Quote time, kind of depicting how I feel:
You totally could! You could just organize the posts and then write introductions to each chapter or something to make it lower stress.

That quote also reminds me of artist block. That familiar blank canvas of the vague future or unattainable perfect image in the mind. So I don't even want to try.
But sometimes I do try anyway and end up with something silly or laughable, but you know.. it's still something. And now I have a base to work off of--or at least something to file away and laugh at years later.


Also, I found this really nice article~! Plus points that it uses terms such as "jerkbrain".
Thought I'd share:

HOW TO KEEP MORNING FORWARD, EVEN WHEN YOUR BRAIN HATES YOU
http://keelium.wordpress.com/2013/02/11/how-to-keep-moving-forward-even-when-your-brain-hates-you/

Nice quote from it:
Let things be hard said:
Let hard things be hard.

Be kind to yourself. Stop telling yourself that whatever you are struggling with “should” be easy. If something is hard for you, it is hard for you. There are probably Reasons, though those may just be how you are wired. Acknowledge these things. When you finish something hard, be proud! Celebrate a little.

And really, just stop saying “should” to yourself about your thoughts and feelings in any context. You feel how you feel. The things in your head are the things in your head. You can’t change either directly through sheer force of will. You can only change what you do. Stop beating yourself up for who and what you are right now–it isn’t productive. Focus on moving forward.

It has great strategies to try out too. I think they're great because they are the things I find to work out for me.
 

Collete

Member
You should write it, yeah. I'd be genuinely interested in reading whatever you write.

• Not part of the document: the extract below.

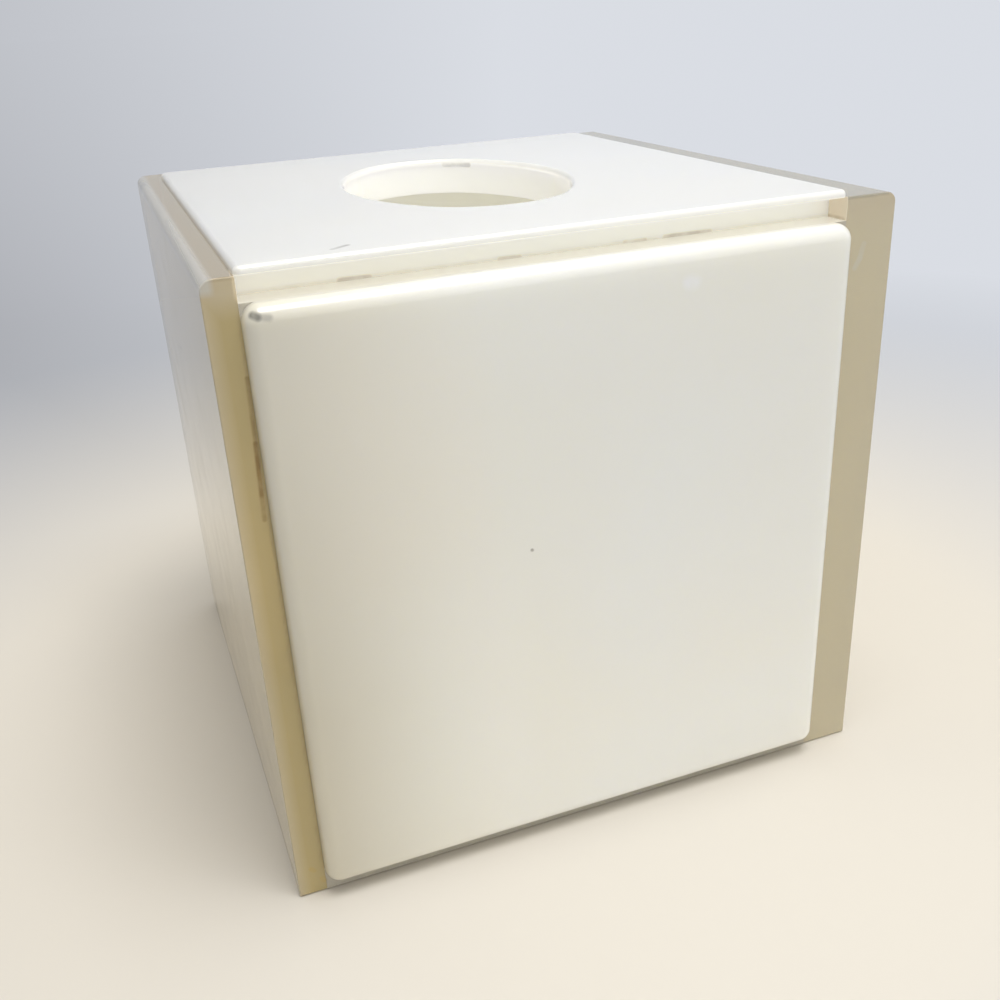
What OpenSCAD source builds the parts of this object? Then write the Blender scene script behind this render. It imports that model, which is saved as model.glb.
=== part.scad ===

“People were always getting ready for tomorrow. I didn't believe in that. Tomorrow wasn't getting ready for them. It didn't even know they were there.”
― Cormac McCarthy, The Road

Carry the fire, oomi.

You totally could! You could just organize the posts and then write introductions to each chapter or something to make it lower stress.
I was half joking guys.
I don't think I could make anything out of that. I don't think anyone would be interested in reading about depressed people in any case.
 
My life is so boring. I'm not making it productive. I slack off most of the time when it comes to homework, finding a job, or searching a career and knowing how it will do in the next 5 years. I only make mistakes which lead to even bigger ones. I'm so angry and disappointed with myself that I don't have to hear it from people because I know I am a failure at life. I just don't like me.
 

neojubei

Will drop pants for Sony.
Gay therapy group was bad today. The topic was relationships. Everyone talked about the men they loved hated and such. And then there's me who never been in a relationship. Why doesn't a plane fall out of the sky to kill me.

People don't date fat guys like me
 

Wilsongt

Member
So, not so much depression, but I find myself putting up a lot more barriers around myself and I am trying not to let any new people into my life. Nor am I opening myself up anymore than I already have to people already in my life.

I just don't see a point in complaining anymore, or making myself vulnerable. It only gets me into trouble.
 

RionaaM

Unconfirmed Member
I was half joking guys.
I don't think I could make anything out of that. I don't think anyone would be interested in reading about depressed people in any case.
I already told you, I am! Also, half joking means you were being half serious :)

I have 6 days to send Bags my writing about music for his anthology project, and I still haven't written more than half a page. I can't even do that right, lol. I'm not a failure, because that would mean that I've tried at least. No, not even that. I gave up before I even began. How do you call a person like that? Stupid?